— Start SUPPLIED RECORDS —
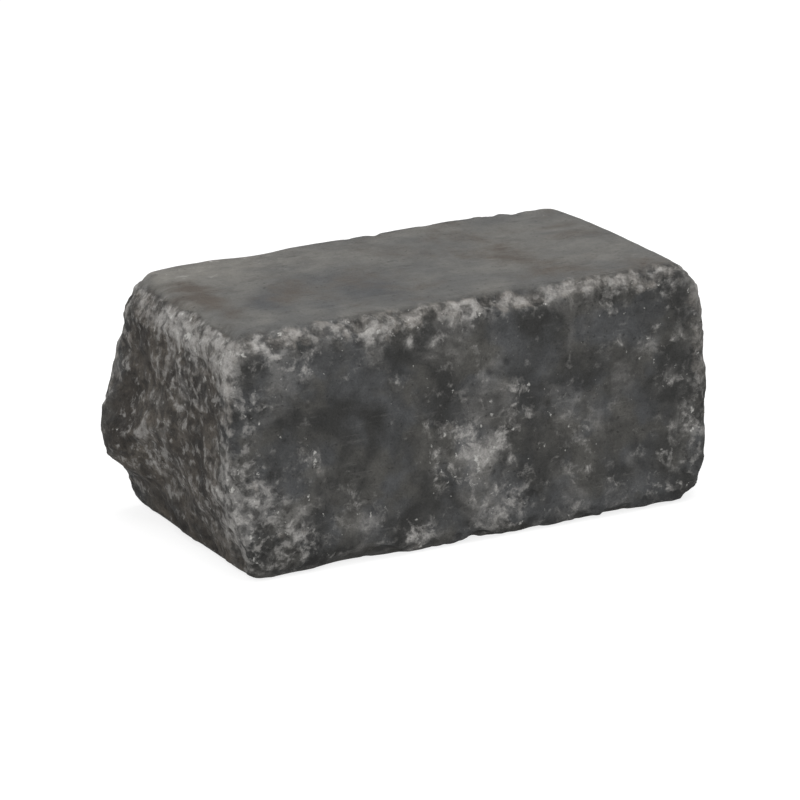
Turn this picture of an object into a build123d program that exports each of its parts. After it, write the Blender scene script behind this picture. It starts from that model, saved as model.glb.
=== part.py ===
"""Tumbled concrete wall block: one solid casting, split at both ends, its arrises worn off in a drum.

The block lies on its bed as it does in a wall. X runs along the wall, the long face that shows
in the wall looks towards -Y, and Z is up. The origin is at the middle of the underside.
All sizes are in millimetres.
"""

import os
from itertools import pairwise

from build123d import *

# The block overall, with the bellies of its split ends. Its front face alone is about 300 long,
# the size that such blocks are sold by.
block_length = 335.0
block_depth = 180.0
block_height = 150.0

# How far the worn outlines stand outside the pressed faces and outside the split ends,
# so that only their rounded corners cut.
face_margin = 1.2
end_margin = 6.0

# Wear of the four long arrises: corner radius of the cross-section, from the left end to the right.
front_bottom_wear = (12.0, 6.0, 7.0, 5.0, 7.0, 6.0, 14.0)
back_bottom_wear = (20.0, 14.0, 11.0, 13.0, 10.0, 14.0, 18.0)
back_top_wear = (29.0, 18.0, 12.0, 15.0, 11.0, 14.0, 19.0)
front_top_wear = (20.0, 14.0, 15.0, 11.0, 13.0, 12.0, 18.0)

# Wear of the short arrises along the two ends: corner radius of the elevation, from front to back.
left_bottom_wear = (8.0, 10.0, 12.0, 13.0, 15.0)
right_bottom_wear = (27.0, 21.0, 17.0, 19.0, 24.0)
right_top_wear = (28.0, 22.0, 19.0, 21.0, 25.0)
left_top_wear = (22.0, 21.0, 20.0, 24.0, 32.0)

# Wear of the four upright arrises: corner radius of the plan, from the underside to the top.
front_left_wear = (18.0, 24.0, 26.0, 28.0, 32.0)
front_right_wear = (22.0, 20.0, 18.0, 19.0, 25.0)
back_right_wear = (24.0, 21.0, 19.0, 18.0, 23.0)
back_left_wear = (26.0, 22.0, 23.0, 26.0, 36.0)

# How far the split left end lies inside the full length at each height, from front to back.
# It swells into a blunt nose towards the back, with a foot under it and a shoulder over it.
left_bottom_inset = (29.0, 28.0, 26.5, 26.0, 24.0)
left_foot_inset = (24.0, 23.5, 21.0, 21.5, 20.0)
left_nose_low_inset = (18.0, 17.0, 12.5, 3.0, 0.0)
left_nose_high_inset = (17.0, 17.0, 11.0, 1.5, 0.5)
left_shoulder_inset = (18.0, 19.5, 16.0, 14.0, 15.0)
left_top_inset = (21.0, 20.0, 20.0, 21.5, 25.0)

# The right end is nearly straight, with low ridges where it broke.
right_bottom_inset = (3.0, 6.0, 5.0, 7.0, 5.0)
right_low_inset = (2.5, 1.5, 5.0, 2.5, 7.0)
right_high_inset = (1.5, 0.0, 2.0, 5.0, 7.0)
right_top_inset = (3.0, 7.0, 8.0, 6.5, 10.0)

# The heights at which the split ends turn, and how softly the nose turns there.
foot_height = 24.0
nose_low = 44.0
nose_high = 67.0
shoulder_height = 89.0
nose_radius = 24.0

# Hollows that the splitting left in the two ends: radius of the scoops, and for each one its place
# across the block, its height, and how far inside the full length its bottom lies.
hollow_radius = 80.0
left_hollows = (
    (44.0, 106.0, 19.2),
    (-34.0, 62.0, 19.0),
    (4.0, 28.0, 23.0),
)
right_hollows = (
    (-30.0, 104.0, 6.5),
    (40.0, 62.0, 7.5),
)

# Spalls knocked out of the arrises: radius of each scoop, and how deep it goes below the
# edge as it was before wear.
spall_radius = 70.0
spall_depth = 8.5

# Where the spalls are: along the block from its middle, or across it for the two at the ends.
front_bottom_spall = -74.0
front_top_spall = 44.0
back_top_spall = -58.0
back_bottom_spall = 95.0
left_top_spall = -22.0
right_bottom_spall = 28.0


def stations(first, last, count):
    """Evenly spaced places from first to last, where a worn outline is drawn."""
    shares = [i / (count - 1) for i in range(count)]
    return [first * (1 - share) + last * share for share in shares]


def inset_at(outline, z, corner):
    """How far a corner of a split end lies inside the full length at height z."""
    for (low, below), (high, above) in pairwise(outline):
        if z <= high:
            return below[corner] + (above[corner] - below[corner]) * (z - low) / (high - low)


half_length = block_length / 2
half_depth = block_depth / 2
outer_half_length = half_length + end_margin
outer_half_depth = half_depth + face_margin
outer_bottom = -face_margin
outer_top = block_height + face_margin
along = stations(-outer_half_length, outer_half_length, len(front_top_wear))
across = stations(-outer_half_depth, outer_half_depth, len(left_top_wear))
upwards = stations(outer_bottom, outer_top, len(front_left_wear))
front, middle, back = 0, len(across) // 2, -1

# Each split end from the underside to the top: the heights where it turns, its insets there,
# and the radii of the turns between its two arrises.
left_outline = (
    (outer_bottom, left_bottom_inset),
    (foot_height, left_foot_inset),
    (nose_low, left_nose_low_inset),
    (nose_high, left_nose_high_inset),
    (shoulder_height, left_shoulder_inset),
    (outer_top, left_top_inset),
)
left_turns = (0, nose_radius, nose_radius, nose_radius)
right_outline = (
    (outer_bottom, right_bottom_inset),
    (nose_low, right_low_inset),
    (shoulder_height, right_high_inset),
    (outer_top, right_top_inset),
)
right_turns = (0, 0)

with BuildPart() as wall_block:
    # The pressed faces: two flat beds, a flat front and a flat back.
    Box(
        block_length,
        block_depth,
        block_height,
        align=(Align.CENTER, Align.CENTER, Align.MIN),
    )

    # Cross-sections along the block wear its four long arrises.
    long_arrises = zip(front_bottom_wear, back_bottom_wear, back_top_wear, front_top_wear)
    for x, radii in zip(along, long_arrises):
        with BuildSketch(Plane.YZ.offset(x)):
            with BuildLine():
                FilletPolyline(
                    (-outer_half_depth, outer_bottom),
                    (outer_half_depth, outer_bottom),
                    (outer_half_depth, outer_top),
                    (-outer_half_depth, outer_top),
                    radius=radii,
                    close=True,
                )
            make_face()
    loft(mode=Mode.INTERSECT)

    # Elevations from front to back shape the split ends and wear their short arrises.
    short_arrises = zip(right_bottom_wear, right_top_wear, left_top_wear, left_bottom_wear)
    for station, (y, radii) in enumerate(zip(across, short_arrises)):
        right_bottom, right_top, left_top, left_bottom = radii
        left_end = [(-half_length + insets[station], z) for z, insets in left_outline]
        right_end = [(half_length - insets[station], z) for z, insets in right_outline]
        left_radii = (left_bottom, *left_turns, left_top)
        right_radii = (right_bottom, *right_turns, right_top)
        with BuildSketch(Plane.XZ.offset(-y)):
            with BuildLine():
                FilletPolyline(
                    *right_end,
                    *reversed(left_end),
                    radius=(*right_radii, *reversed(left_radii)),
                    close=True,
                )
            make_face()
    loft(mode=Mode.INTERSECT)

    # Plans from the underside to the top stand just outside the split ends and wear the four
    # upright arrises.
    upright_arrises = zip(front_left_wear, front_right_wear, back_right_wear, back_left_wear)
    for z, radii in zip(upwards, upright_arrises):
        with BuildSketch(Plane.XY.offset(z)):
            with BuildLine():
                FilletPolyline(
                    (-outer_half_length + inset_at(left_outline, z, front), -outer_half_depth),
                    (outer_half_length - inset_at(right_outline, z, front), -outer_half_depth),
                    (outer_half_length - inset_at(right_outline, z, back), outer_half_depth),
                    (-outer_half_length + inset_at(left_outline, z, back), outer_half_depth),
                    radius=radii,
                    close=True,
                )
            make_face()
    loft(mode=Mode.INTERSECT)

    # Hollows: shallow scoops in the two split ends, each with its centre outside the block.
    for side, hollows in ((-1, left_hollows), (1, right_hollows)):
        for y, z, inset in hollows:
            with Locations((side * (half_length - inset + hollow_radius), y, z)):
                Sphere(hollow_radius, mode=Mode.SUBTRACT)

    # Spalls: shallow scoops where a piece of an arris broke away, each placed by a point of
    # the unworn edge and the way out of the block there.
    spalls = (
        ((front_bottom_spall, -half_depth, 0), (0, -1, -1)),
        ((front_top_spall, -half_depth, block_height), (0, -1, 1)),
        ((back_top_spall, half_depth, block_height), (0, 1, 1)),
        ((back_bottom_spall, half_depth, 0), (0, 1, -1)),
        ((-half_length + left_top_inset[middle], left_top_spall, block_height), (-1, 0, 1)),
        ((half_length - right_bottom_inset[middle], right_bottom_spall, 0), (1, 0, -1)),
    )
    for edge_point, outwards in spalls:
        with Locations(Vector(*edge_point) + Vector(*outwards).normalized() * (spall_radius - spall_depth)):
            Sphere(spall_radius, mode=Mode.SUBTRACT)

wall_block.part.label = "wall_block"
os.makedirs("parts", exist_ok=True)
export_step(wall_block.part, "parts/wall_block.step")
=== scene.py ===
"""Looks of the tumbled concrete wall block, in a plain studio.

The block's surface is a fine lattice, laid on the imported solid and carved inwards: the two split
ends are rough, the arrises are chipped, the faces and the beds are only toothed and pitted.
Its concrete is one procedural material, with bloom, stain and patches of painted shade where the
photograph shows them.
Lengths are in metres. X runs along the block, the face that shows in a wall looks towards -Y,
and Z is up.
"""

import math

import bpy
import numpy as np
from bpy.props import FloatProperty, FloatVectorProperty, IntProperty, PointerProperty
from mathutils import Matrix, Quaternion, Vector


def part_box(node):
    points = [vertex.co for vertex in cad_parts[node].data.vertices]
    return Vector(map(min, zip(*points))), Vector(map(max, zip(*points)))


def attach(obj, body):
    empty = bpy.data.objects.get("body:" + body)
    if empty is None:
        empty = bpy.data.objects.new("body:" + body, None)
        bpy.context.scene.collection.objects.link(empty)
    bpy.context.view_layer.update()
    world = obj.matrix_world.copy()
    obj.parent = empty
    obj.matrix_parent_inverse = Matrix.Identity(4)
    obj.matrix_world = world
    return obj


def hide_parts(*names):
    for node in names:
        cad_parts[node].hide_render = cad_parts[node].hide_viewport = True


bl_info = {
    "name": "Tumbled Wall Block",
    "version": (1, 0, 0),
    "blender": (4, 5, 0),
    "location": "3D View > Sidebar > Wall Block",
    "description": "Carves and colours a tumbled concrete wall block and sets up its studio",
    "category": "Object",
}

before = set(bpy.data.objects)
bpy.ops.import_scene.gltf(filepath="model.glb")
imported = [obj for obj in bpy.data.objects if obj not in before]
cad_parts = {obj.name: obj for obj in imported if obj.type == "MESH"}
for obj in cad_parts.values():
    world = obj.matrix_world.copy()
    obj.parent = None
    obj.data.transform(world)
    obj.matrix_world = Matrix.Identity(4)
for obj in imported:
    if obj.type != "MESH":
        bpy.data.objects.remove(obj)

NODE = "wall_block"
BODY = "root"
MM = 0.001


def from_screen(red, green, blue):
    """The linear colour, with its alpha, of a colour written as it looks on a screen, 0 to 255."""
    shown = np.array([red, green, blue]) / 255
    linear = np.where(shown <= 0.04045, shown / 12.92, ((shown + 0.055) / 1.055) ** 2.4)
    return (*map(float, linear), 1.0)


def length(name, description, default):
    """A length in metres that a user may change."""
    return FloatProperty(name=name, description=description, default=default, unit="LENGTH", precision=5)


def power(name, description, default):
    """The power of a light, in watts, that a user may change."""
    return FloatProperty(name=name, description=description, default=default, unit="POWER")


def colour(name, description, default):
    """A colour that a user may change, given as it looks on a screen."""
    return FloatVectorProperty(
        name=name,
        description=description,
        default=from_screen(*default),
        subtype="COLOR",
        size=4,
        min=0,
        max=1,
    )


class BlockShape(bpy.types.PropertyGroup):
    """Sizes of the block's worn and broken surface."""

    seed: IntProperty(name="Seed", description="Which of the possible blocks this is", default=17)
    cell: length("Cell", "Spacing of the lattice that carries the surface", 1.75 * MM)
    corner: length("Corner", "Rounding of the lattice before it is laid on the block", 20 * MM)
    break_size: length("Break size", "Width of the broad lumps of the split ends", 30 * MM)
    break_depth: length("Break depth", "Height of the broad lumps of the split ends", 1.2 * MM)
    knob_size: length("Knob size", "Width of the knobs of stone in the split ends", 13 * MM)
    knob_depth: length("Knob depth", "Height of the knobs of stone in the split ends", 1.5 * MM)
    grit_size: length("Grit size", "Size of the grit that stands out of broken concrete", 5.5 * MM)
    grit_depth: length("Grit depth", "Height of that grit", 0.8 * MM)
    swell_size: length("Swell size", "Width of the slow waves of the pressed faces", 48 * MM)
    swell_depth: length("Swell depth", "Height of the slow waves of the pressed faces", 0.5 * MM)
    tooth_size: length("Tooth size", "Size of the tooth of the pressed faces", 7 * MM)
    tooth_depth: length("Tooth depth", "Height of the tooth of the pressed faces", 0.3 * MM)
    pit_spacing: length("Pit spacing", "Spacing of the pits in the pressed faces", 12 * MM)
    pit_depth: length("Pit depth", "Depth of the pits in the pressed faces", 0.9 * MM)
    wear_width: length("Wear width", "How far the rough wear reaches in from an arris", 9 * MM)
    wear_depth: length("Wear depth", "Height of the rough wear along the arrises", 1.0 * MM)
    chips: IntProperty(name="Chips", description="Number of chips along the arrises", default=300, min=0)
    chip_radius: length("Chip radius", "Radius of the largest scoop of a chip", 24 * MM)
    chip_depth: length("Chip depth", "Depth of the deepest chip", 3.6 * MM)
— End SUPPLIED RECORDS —
— Start SUPPLIED RECORDS —
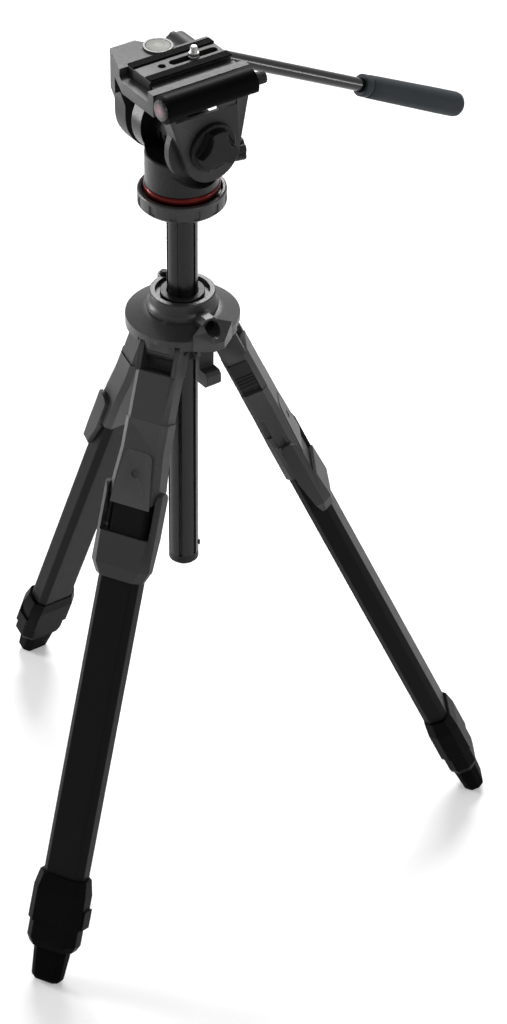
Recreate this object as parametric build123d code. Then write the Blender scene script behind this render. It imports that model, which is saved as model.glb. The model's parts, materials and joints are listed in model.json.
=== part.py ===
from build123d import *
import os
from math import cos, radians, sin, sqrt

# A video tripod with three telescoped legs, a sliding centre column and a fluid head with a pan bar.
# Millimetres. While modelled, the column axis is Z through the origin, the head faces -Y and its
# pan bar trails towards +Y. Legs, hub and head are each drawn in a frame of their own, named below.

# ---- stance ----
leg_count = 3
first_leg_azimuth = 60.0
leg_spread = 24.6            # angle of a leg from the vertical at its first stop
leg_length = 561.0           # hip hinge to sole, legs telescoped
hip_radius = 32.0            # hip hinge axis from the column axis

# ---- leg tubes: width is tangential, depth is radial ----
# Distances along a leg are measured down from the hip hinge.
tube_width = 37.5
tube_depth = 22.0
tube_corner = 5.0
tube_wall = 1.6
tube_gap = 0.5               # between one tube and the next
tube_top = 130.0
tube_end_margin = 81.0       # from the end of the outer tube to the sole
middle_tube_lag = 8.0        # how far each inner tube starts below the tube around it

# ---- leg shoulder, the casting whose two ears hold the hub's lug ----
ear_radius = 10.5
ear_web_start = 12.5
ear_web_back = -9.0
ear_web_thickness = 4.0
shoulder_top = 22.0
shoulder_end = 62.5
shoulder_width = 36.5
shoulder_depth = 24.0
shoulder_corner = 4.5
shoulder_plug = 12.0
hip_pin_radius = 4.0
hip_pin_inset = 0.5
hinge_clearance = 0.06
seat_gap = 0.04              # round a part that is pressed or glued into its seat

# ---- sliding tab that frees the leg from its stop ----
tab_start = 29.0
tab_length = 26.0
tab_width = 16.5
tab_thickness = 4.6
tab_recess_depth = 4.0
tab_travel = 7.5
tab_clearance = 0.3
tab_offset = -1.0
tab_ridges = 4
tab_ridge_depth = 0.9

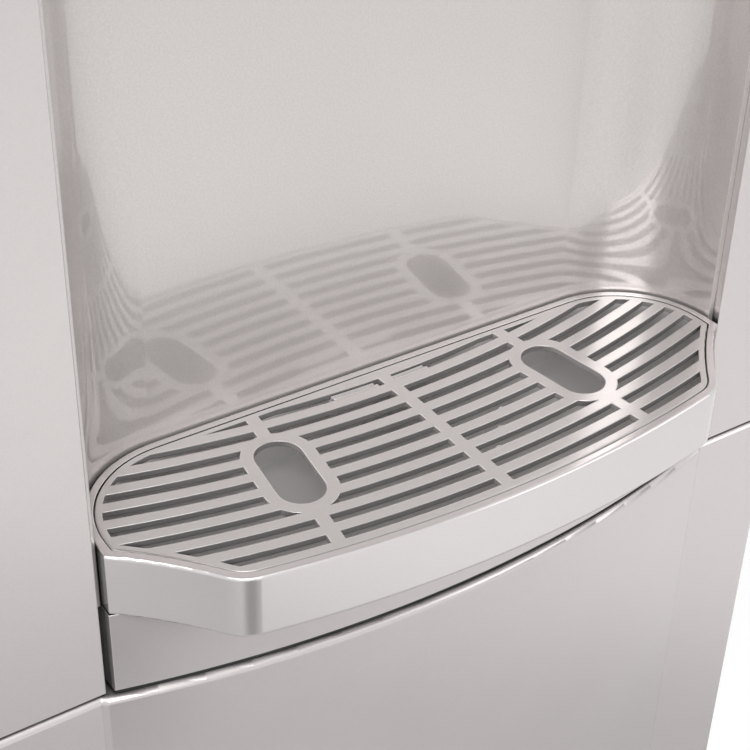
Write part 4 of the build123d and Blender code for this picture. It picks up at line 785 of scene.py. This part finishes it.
— End SUPPLIED RECORDS —
**GOAL OF THE EXERCISE**
Nothing beyond the lines starting at the line containing "# Spalls: shallow" and ending at the line containing "bpy.context.view_layer.update()" is to be reproduced; reproduce those lines exactly, both ends included.

**EXERCISE RESULT**
    # Spalls: shallow scoops where a piece of an arris broke away, each placed by a point of
    # the unworn edge and the way out of the block there.
    spalls = (
        ((front_bottom_spall, -half_depth, 0), (0, -1, -1)),
        ((front_top_spall, -half_depth, block_height), (0, -1, 1)),
        ((back_top_spall, half_depth, block_height), (0, 1, 1)),
        ((back_bottom_spall, half_depth, 0), (0, 1, -1)),
        ((-half_length + left_top_inset[middle], left_top_spall, block_height), (-1, 0, 1)),
        ((half_length - right_bottom_inset[middle], right_bottom_spall, 0), (1, 0, -1)),
    )
    for edge_point, outwards in spalls:
        with Locations(Vector(*edge_point) + Vector(*outwards).normalized() * (spall_radius - spall_depth)):
            Sphere(spall_radius, mode=Mode.SUBTRACT)

wall_block.part.label = "wall_block"
os.makedirs("parts", exist_ok=True)
export_step(wall_block.part, "parts/wall_block.step")
=== scene.py ===
"""Looks of the tumbled concrete wall block, in a plain studio.

The block's surface is a fine lattice, laid on the imported solid and carved inwards: the two split
ends are rough, the arrises are chipped, the faces and the beds are only toothed and pitted.
Its concrete is one procedural material, with bloom, stain and patches of painted shade where the
photograph shows them.
Lengths are in metres. X runs along the block, the face that shows in a wall looks towards -Y,
and Z is up.
"""

import math

import bpy
import numpy as np
from bpy.props import FloatProperty, FloatVectorProperty, IntProperty, PointerProperty
from mathutils import Matrix, Quaternion, Vector


def part_box(node):
    points = [vertex.co for vertex in cad_parts[node].data.vertices]
    return Vector(map(min, zip(*points))), Vector(map(max, zip(*points)))


def attach(obj, body):
    empty = bpy.data.objects.get("body:" + body)
    if empty is None:
        empty = bpy.data.objects.new("body:" + body, None)
        bpy.context.scene.collection.objects.link(empty)
    bpy.context.view_layer.update()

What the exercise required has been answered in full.